### Source records

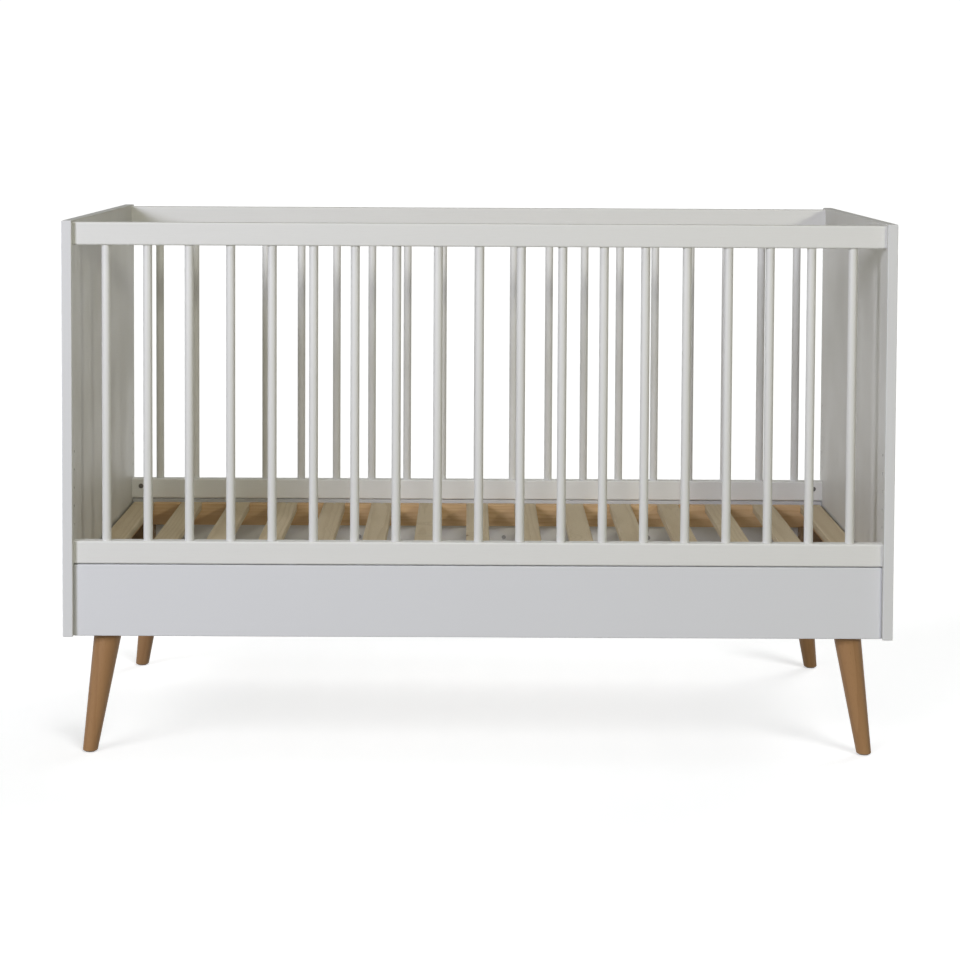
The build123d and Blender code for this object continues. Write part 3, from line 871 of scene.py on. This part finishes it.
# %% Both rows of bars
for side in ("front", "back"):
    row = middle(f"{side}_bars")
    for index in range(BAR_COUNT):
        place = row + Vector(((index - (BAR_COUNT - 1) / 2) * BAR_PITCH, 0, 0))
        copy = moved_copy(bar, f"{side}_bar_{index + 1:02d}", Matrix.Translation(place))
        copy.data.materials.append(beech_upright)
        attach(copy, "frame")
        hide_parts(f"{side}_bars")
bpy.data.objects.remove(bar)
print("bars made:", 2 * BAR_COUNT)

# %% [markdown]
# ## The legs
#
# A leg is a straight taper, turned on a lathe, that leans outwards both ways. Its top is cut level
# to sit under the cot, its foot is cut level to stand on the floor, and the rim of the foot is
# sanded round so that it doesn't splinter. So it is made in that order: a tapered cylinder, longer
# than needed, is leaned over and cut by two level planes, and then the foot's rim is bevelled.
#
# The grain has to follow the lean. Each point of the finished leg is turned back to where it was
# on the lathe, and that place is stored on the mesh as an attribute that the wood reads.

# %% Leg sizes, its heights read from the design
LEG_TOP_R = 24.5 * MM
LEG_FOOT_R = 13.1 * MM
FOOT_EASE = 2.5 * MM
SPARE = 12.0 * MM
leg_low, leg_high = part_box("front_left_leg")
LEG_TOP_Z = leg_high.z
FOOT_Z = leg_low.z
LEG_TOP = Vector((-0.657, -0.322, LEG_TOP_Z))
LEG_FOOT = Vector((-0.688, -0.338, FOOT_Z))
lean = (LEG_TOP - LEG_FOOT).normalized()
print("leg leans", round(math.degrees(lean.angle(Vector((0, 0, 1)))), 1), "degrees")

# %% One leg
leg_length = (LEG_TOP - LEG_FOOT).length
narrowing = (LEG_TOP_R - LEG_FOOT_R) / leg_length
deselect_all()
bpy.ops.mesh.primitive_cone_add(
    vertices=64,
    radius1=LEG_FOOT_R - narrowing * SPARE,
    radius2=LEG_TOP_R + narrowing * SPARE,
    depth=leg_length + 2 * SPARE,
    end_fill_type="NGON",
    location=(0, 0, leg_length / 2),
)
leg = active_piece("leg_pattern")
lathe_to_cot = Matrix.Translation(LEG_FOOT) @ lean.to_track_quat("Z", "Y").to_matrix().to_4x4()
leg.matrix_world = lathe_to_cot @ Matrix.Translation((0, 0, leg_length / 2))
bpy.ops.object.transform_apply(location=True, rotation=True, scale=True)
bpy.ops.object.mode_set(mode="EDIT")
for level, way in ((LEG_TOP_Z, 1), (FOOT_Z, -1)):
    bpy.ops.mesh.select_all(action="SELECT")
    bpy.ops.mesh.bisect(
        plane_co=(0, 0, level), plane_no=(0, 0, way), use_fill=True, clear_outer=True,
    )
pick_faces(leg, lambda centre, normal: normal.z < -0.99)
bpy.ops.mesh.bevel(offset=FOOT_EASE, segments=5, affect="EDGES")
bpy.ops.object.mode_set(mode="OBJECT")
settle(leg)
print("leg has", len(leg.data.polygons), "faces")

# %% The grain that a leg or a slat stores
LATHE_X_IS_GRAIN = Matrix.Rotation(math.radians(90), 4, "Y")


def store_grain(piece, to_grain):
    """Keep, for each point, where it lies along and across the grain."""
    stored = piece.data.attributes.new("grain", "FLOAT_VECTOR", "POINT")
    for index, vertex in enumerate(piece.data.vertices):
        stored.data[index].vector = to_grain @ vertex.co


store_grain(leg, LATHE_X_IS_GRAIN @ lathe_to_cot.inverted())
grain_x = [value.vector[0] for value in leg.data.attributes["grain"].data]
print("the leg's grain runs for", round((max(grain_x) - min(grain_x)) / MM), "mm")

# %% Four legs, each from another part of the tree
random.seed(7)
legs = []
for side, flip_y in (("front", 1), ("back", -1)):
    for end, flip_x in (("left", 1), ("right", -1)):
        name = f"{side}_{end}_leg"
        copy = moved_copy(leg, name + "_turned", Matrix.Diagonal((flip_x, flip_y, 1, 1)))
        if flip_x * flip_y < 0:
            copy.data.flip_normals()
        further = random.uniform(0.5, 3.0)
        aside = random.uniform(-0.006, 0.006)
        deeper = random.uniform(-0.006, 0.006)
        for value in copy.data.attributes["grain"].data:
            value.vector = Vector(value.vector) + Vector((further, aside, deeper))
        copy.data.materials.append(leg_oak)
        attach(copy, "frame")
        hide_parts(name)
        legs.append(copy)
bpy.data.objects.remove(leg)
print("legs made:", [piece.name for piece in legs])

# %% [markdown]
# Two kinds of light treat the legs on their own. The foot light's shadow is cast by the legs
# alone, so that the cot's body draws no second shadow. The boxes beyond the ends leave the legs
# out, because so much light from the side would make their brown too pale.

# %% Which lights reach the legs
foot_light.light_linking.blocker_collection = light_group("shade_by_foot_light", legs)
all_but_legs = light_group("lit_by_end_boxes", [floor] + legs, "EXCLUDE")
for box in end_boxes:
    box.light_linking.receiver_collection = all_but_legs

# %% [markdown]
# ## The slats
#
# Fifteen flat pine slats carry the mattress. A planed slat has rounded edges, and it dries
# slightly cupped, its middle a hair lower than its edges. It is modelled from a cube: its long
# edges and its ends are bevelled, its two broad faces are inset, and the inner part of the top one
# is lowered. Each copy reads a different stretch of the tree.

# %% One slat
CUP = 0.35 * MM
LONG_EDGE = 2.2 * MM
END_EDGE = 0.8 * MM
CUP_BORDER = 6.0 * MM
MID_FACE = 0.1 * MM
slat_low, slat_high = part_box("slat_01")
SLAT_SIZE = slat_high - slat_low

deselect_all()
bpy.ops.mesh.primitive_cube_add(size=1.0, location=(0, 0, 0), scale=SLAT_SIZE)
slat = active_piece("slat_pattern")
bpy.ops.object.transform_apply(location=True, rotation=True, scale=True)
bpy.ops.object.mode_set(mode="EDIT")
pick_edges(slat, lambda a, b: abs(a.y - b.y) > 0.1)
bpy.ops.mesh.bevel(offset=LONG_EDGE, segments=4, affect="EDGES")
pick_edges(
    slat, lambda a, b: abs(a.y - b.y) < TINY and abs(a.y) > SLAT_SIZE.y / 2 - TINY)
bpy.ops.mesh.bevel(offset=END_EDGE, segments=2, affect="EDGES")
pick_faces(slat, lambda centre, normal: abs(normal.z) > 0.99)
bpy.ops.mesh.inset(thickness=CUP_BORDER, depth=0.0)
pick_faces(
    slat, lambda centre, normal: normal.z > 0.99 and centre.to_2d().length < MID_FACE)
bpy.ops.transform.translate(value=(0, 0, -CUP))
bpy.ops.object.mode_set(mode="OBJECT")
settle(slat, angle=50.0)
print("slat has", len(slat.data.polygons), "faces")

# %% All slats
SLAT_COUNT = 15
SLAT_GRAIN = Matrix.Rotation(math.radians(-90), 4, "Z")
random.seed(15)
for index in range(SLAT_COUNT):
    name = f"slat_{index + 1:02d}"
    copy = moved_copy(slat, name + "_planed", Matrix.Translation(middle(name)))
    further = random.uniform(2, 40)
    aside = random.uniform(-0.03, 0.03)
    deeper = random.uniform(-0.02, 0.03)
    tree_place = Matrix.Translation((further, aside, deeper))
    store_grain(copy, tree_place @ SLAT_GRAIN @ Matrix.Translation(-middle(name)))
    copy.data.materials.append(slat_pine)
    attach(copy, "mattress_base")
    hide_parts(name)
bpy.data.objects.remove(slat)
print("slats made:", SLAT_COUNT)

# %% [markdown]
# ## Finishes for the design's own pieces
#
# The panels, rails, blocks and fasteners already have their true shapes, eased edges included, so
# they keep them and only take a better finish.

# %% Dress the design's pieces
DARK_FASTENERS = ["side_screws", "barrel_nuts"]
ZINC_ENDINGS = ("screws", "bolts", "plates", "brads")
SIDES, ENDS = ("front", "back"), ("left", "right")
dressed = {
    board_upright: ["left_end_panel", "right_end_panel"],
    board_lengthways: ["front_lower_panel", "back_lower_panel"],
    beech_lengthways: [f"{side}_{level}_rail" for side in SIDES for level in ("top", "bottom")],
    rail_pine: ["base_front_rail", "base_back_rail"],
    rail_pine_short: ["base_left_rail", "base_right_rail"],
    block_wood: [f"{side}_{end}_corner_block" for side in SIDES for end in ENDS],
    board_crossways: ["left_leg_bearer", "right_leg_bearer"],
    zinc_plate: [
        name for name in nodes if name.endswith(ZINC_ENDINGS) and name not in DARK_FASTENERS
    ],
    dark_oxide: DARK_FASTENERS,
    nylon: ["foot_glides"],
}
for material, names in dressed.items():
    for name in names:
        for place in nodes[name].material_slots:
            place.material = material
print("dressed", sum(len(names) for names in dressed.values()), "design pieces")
* * *
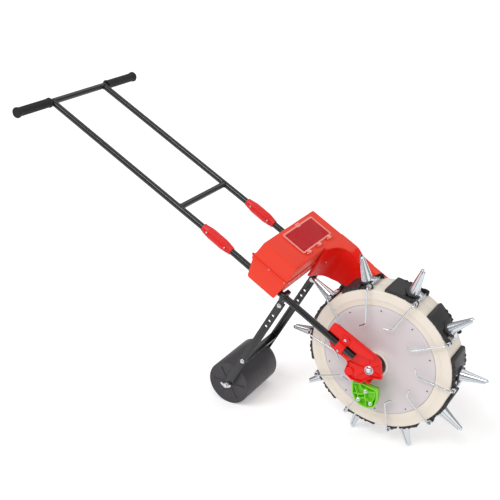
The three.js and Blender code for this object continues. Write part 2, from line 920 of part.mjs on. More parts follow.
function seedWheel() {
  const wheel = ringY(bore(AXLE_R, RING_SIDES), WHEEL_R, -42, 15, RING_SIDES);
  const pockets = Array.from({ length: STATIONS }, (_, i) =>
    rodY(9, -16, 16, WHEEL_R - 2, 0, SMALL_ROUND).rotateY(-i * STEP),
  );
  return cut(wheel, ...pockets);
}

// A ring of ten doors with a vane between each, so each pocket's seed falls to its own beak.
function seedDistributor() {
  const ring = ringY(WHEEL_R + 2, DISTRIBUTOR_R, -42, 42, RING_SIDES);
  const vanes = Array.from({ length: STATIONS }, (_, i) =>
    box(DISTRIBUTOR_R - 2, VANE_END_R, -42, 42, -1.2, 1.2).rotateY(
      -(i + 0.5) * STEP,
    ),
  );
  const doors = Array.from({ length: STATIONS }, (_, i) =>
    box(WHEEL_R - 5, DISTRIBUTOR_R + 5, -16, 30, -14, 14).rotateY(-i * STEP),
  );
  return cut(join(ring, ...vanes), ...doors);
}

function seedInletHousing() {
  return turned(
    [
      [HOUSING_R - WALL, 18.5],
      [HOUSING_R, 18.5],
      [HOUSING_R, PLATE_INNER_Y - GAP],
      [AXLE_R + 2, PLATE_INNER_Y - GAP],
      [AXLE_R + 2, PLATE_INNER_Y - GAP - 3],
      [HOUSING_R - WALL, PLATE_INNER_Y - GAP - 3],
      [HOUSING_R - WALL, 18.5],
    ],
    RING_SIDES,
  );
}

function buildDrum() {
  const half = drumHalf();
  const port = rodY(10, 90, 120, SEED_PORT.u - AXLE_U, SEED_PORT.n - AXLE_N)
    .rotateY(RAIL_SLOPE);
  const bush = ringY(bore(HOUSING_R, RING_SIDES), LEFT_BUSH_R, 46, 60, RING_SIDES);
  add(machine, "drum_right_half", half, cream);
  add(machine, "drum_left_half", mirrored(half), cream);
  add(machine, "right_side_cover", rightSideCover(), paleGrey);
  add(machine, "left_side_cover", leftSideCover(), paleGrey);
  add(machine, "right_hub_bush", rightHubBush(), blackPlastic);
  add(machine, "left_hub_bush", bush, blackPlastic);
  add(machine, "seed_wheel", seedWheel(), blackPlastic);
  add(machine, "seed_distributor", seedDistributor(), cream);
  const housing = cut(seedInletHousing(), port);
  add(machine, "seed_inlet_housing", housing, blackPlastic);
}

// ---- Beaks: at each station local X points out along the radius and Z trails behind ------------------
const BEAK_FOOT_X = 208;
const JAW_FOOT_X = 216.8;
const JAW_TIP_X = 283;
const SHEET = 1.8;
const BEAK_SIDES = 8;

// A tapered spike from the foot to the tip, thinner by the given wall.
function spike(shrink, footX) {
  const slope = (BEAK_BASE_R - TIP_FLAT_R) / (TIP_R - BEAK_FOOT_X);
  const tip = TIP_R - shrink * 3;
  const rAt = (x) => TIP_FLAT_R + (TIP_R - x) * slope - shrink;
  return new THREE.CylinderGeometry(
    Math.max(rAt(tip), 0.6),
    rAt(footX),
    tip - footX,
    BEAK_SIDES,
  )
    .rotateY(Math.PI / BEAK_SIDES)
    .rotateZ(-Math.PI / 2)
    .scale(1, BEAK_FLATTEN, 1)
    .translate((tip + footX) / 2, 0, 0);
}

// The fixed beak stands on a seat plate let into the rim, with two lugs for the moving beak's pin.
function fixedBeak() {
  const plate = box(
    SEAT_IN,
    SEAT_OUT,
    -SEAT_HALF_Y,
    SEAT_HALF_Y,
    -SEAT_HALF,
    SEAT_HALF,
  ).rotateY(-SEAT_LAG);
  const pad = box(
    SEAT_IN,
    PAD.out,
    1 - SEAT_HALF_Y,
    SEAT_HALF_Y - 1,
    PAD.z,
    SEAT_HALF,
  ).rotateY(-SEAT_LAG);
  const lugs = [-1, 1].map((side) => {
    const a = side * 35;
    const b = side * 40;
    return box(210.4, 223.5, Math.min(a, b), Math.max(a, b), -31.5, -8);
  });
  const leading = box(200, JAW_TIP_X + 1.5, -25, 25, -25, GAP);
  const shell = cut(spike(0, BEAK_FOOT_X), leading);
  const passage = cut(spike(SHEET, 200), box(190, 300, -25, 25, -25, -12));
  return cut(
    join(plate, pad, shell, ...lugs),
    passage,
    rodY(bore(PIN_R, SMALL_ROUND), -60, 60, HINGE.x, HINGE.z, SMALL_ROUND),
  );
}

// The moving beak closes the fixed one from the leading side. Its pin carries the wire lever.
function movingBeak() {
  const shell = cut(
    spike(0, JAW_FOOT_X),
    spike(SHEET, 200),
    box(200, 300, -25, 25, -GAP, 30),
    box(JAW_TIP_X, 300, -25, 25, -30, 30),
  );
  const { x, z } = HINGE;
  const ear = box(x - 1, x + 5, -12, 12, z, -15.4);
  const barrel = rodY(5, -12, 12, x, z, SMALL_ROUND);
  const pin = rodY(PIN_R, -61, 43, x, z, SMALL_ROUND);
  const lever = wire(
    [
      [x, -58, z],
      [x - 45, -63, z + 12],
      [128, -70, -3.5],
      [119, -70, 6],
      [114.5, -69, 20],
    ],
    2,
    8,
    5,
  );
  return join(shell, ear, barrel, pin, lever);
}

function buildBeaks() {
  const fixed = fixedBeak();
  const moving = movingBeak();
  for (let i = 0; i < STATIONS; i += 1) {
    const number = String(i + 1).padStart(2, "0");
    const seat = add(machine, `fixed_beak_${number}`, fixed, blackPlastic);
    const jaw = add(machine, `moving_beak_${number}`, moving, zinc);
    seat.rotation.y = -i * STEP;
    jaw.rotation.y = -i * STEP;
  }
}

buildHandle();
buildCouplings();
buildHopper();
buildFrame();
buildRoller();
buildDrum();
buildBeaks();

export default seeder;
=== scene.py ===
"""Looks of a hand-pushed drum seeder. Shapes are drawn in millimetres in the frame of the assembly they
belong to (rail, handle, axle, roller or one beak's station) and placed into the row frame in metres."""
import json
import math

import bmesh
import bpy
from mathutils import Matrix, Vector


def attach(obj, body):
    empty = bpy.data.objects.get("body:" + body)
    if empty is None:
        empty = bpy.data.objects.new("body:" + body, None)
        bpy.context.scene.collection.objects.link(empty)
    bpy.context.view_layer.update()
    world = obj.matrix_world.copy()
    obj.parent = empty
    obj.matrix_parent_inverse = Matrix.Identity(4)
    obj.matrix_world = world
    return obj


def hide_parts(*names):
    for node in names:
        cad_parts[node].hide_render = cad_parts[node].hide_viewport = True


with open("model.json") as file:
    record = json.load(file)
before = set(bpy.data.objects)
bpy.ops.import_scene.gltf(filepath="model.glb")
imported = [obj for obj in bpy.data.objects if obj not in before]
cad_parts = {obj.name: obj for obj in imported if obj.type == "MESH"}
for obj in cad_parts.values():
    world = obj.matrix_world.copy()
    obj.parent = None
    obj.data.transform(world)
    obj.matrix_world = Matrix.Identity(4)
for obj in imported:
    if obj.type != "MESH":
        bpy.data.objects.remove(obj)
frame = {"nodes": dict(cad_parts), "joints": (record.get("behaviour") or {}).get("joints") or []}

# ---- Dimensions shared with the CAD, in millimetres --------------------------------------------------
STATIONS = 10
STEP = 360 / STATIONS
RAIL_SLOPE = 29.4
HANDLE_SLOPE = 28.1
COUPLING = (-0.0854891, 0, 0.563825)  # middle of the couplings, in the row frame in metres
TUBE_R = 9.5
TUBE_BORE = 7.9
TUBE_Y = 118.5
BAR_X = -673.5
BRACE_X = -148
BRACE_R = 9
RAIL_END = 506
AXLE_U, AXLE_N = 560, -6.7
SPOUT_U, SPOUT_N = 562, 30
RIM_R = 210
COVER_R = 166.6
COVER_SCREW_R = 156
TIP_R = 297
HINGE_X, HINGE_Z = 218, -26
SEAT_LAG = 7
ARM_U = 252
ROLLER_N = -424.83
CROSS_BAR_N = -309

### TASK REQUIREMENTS
Only the lines from the one containing "buildHandle();" through the one containing "bpy.data.objects.remove(obj)" are to be retyped, both boundary lines included, with no other material.

### THE REPLY
buildHandle();
buildCouplings();
buildHopper();
buildFrame();
buildRoller();
buildDrum();
buildBeaks();

export default seeder;
=== scene.py ===
"""Looks of a hand-pushed drum seeder. Shapes are drawn in millimetres in the frame of the assembly they
belong to (rail, handle, axle, roller or one beak's station) and placed into the row frame in metres."""
import json
import math

import bmesh
import bpy
from mathutils import Matrix, Vector


def attach(obj, body):
    empty = bpy.data.objects.get("body:" + body)
    if empty is None:
        empty = bpy.data.objects.new("body:" + body, None)
        bpy.context.scene.collection.objects.link(empty)
    bpy.context.view_layer.update()
    world = obj.matrix_world.copy()
    obj.parent = empty
    obj.matrix_parent_inverse = Matrix.Identity(4)
    obj.matrix_world = world
    return obj


def hide_parts(*names):
    for node in names:
        cad_parts[node].hide_render = cad_parts[node].hide_viewport = True


with open("model.json") as file:
    record = json.load(file)
before = set(bpy.data.objects)
bpy.ops.import_scene.gltf(filepath="model.glb")
imported = [obj for obj in bpy.data.objects if obj not in before]
cad_parts = {obj.name: obj for obj in imported if obj.type == "MESH"}
for obj in cad_parts.values():
    world = obj.matrix_world.copy()
    obj.parent = None
    obj.data.transform(world)
    obj.matrix_world = Matrix.Identity(4)
for obj in imported:
    if obj.type != "MESH":
        bpy.data.objects.remove(obj)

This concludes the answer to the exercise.